Viajei mais de 50 vezes aos EUA a negócios desde 1978. Eu tinha a empresa Web Forms Ltd. e representava na época a Didde Graphic Co., a Therm-o-Type e a Allied Gear Co., fabricantes de máquinas gráficas de grande porte para revistas e formulários comerciais. Fazia vendas no Brasil dessas empresas americanas e recebia, por fora, comissões.
Para viabilizar minhas operações, abri uma offshore em Montevidéu (Uruguai), a Maidstone S.A., cuja contabilidade era feita por uma empresa denominada The Winterbotham Trust Company S.A., no Uruguai.
Como a Winterbotham também operava com o BankBoston, me foi recomendado abrir a conta em Miami. No escritório de Miami, em Coral Gables, fui atendido pela senhora Silvia Rosen. A única exigência para abrir a conta foi declarar que o dinheiro não era proveniente de drogas e que eu não residia nos EUA.
Toda a correspondência era mantida como "hold mail", para não ser remetida para o Brasil e eventualmente ter de ser repassada para a Receita Federal.

Folha - O sr. afirma que o banco usava doleiros. O sr. os conhecia?
Cintra Filho -
A operação era muito simples. Alguns doleiros eram indicados pelo Boston e, a partir de um tempo, comecei a conhecê-los pessoalmente. Tinha um ali perto da Barão de Itapetininga, outro no edifício Itália (no centro de São Paulo). Era tudo feito com um simples telefonema. Não havia códigos especiais.
O departamento no Boston se dedicava totalmente a esse tipo de operação. O pessoal abria as contas em seu nome ou no de uma offshore. Muitos faziam movimentações iguais às minhas.

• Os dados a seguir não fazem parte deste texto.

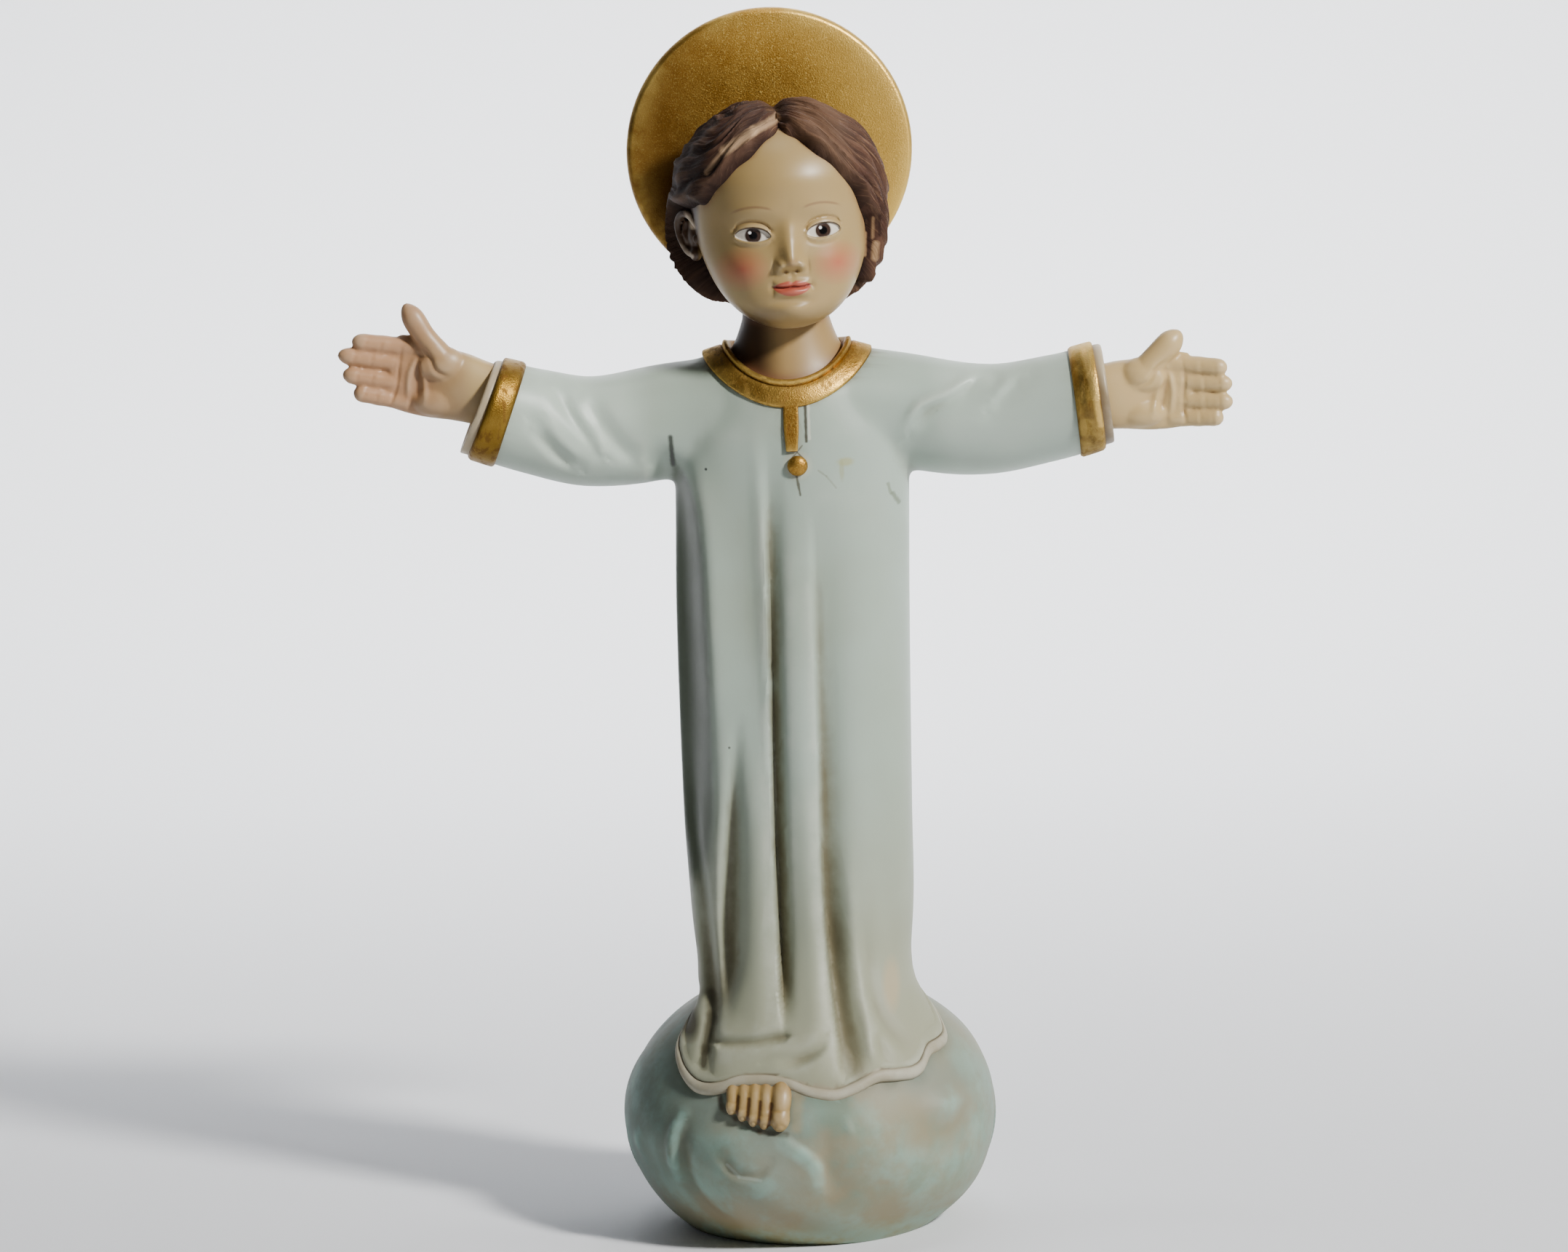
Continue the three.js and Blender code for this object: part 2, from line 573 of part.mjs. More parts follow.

Folha - Como era a sua relação com o banco?
Cintra Filho -
Os anos foram passando, e acabei tendo uma relação de amizade com a Silvia, que visitava o Brasil em média cinco ou seis vezes por ano. Ela me procurava sempre com o intuito de eu lhe apresentar empresários possuidores de caixa dois para abrir conta lá com ela.
Além de atender ao Brasil, eles tinham uma equipe especializada para cuidar de outros países da América Latina. Disse que tinham também um escritório em Nova York com a mesma finalidade.

Folha - O que o motiva a confessar essas operações ilegais?
Cintra Filho -
Li as reportagens da Folha sobre o inquérito da Polícia Federal contra os bancos e resolvi procurar o jornal. Estou consciente de correr risco de vida, pois já sofri ameaças. Mas faço isso pelo bem do Brasil e por interesse próprio. Tenho dez ações na Justiça em que sou autor e beneficiário, e elas não andam. Talvez falando com a imprensa, isso possa me ajudar a vir a receber o que tenho direito.